War of the Maps by Paul McAuley

Reviewed by Nick Hubble. This review first appeared in The BSFA Review.

On one level, War of the Maps is a really well-told, slightly old-fashioned science-fiction adventure novel, which is accurately summarised by the front-cover tagline: ‘Across a giant artificial world in space, the lucidor hunts his man’. As McAuley notes in his ‘Acknowledgments’, the inspiration for the world depicted is an article by Ibrahim Semiz and Selim Oğur, ‘Dyson Spheres around White Dwarfs’. However, as he has pointed out on his blog, the story grew from ‘a character and a situation’ and an idea for the ending. Once he had the character’s voice right, the novel flowed because ‘the protagonist’s path through the world was mapped by his needs, desires and beliefs, and his interactions with other characters’. I quote at length both because this seems like useful advice for anyone wanting to write this kind of novel but also because I think this accounts for how convincing and satisfying this novel is to read; there are no false notes. 

War of the Maps

Lucidors are law-keepers in the Free State.
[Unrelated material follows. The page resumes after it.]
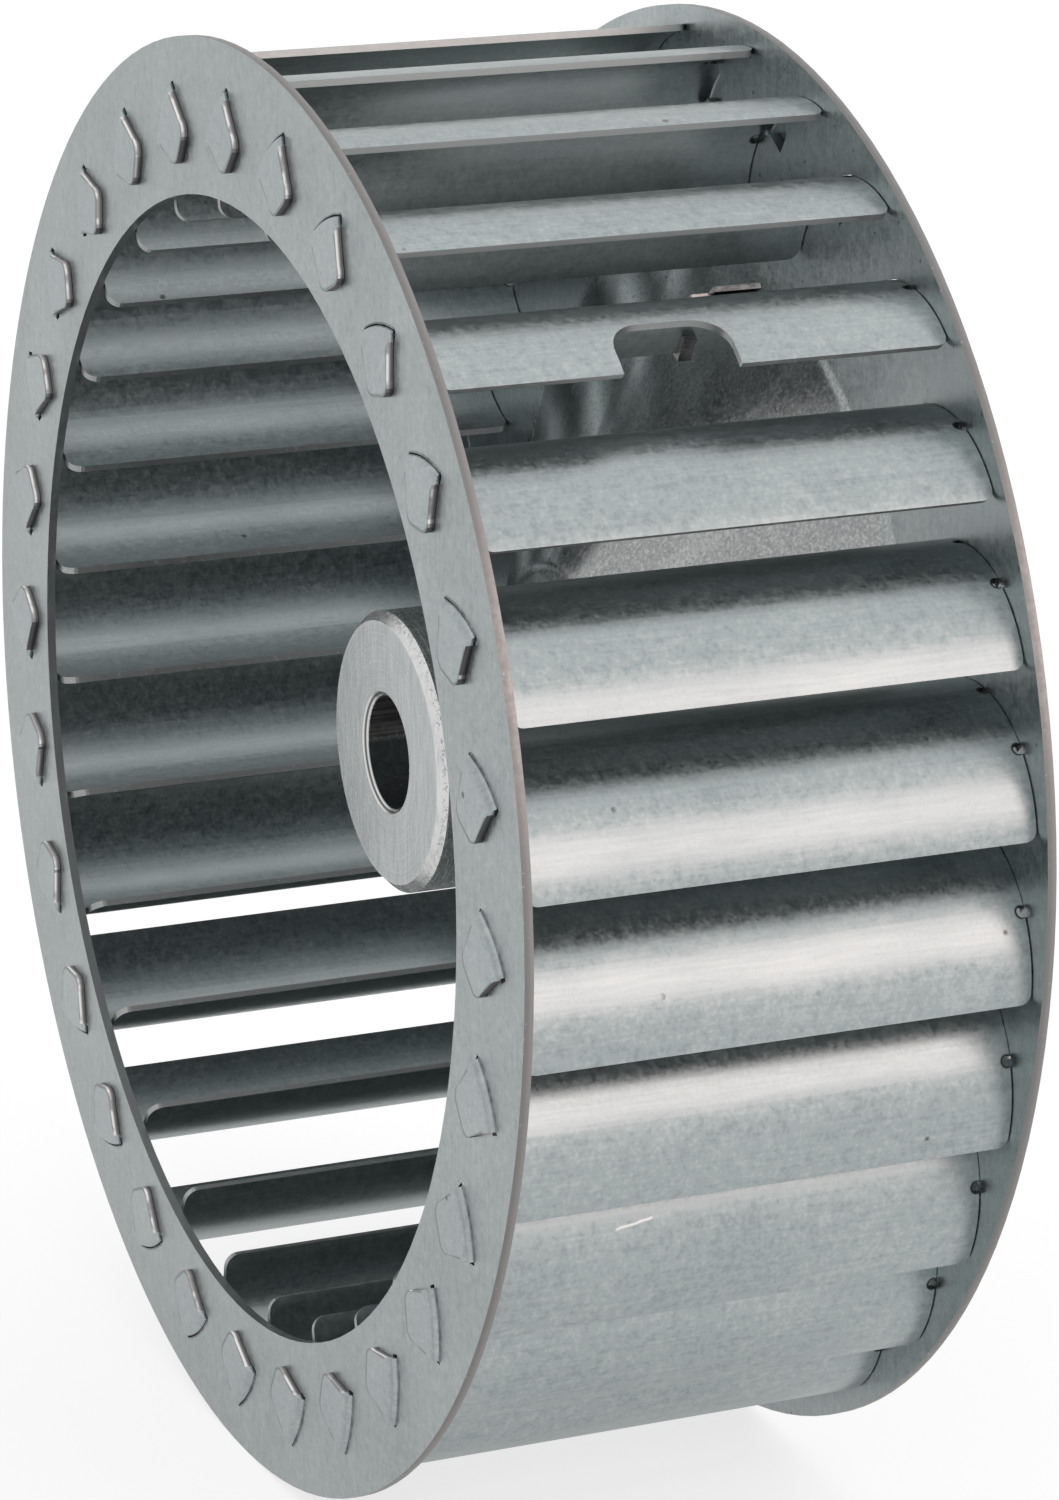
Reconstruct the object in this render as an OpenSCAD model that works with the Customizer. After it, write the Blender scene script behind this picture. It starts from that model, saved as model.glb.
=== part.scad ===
// Squirrel cage blower wheel, single inlet, forward-curved blades.
// A flat front ring and a coned back disc are tied together by sheet blades. Each blade has a tab at either
// end, which passes through a slot and is folded flat on the outer face. A turned hub is clinched to the cone.
// The drawing frame has the axis along Z with the inlet up. The last step turns the inlet to face -Y.

/* [Discs] */
// Outside diameter of the front ring and the back disc
wheel_d = 160; // [150:1:180]
// Distance between the outer faces of the front ring and the back disc
wheel_w = 58.4; // [50:0.2:80]
// Diameter of the inlet eye in the front ring
eye_d = 126; // [104:1:128]
// Sheet thickness of the front ring
ring_t = 1; // [0.8:0.1:2]
// Sheet thickness of the back disc
disc_t = 1; // [0.8:0.1:2]

/* [Cone] */
// Diameter at which the flat rim of the back disc turns up into the cone
cone_base_d = 110; // [96:1:112]
// Diameter of the flat top of the cone that carries the hub
cone_top_d = 36; // [34:1:50]
// Rise of the cone towards the inlet
cone_h = 18.4; // [12:0.1:24]
// Bend radius at the foot of the cone, at mid-sheet
cone_foot_r = 4; // [2:0.5:6]
// Bend radius at the shoulder of the cone, at mid-sheet
cone_shoulder_r = 3; // [2:0.5:5]

/* [Blades] */
// Number of blades
blade_count = 28; // [22:1:30]
// Sheet thickness of a blade
blade_t = 0.75; // [0.5:0.05:1]
// Inside radius of the blade's curve
blade_r = 13.7; // [12.5:0.1:14.5]
// Angle that the blade's curve turns through
blade_sweep = 109; // [100:1:112]
// Distance of the blade tips inside the rim of the discs
blade_inset = 2.05; // [1:0.05:4]
// Angle of the tip of blade 1, counter-clockwise from +X as seen at the inlet
first_blade_angle = 94.9; // [80:0.1:100]
// Rounding of the blade corners at the tip edge
tip_corner_r = 1.2; // [0.6:0.1:2]
// Rounding of the blade corners at the inner edge
inner_corner_r = 1.6; // [1:0.1:3]

/* [Tabs] */
// Place of the tab's outer end along the curve, in degrees from the tip
tab_start = 40.5; // [36:0.5:44]
// Place of the tab's inner end along the curve, in degrees from the tip
tab_end = 71.5; // [68:0.5:74]
// Length of the folded flap, from the fold to its free edge
flap_len = 6.3; // [4:0.1:6.8]
// Width of the flap at its free edge
flap_end_w = 5.5; // [4:0.1:6.2]
// Corner rounding at the free edge of the flap
flap_corner_r = 1.5; // [0.4:0.1:1.9]
// Inside radius of the fold
fold_r = 0.3; // [0.2:0.05:0.4]
// Diameter of the relief holes beside each tab
relief_d = 1.2; // [1:0.1:1.8]
// Clearance between the blade and the outer wall and ends of its slot
slot_gap = 0.12; // [0.1:0.02:0.3]
// Depth of the punched pocket on the hollow side of the slot
pocket_depth = 4.2; // [3:0.1:4.6]

/* [Key notch] */
// Number of the blade with the notch that lets a key reach the set screw
notch_blade = 5; // [1:1:20]
// Width of the notch
notch_w = 13; // [9:0.5:15]
// Depth of the notch along the blade's curve
notch_depth = 6.6; // [5:0.1:7.5]
// Rounding of the notch's corners
notch_corner_r = 4; // [2:0.5:4]

/* [Hub] */
// Outside diameter of the hub collar
hub_d = 31.5; // [28:0.5:33]
// Length of the hub collar, from the cone to its front face
hub_len = 21; // [16:0.5:24]
// Diameter of the shaft bore
bore_d = 12.7; // [8:0.1:14]
// Chamfer on the collar's front edge
hub_chamfer = 1; // [0.4:0.1:1.5]
// Countersink at the mouths of the bore
bore_chamfer = 0.55; // [0.3:0.05:1.2]
// Diameter of the spigot that passes through the cone
spigot_d = 22; // [19:0.5:24]
// Overhang of the clinched lip behind the cone
lip_overhang = 1.6; // [1:0.1:2]
// Thickness of the clinched lip
lip_t = 1.4; // [1:0.1:2]

/* [Set screw] */
// Distance of the set screw and the key notch behind the hub's front face
screw_place = 9.5; // [6:0.5:12]
// Outside diameter of the set screw
screw_d = 6; // [4:0.5:6]
// Length of the set screw
screw_len = 7.6; // [6:0.1:8]
// Size of its hexagon socket across the flats
screw_socket = 3; // [2:0.5:3]
// Depth of the socket
screw_socket_depth = 3.2; // [2:0.1:4]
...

While there are more than one in the novel, the protagonist is referred to throughout as the lucidor. Although he is retired, he is on one last mission to bring back to justice the villainous Remfrey He, who he had previously tracked down and captured at great cost but who has now been released by a political faction to go and help the war effort in neighbouring Patua against ‘the invasion’. This set-up is reminiscent of a classic Western and indeed the opening finds the lucidor on horseback fleeing bandits in a beautifully written sequence which recalls the spare poetic tone of Cormac McCarthy. While this genre setting changes – at one point later in the novel the action switches into a Hornblower-style naval voyage – the lucidor retains the moral and narrative integrity of the sheriff pursuing justice. I imagined him as like Gary Cooper or James Stewart or possibly even Joel McCrea in Ride the High Country.

The novel turns on two linked questions: is the lucidor’s single-minded hunt for Remfrey He correct, and what the right values to live by are. There is an ongoing disparity between the plain egalitarianism of the Free State and the aristocratic hierarchy of Patua. This latter contrast forms part of the war (although to be clear the two countries are ostensibly allies) mentioned in the novel’s title. The term ‘map’ refers equally to land masses, countries, societies and the genetic make-ups of organisms and thus indicates some sort of scaled fractal relationship between the particular and the universal. ‘The invasion’ is a creeping wave of mutation producing a new biology, including the ant-like ‘alter women’ whose nests are gradually overtaking the north of Padua despite the best efforts of the army. 

We see what is at stake in all of these struggles through the lucidor’s various encounters with others: often women who, as the lucidor observes ‘don’t have the same obsession with hierarchy as men’. This is a point of superficial similarity between the lucidor and Remfrey He, who extols the alter-women colonies as utopias in which everyone works peacefully for the common good, even as he manipulates them for his own ends. Gary Wolfe likens Remfrey He to a Bond villain in his review of the novel for Locus and suggests that the archetypal confrontation between the two men is a little too clichéd. But I wondered if that was the point. The lucidor’s most important relationships are actually with his dead wife (in memory) and with the novel’s other main protagonists, the ‘map-reader’ Orjen Starbreaker and her steward Lyra. The standoff with Remfrey He seems more like a commentary on such male rivalries rather than the key point of the plot. Indeed, War of the Maps, with its intertextual allusions to ‘new flesh’, ‘dire wolves’ and Pratchett, may be read as a metatext subtly commenting on the traditional form of the genre and thereby opening the way to representing social change. Perhaps the novel is not so old-fashioned after all. It is certainly one that I recommend reading and which I will myself reread.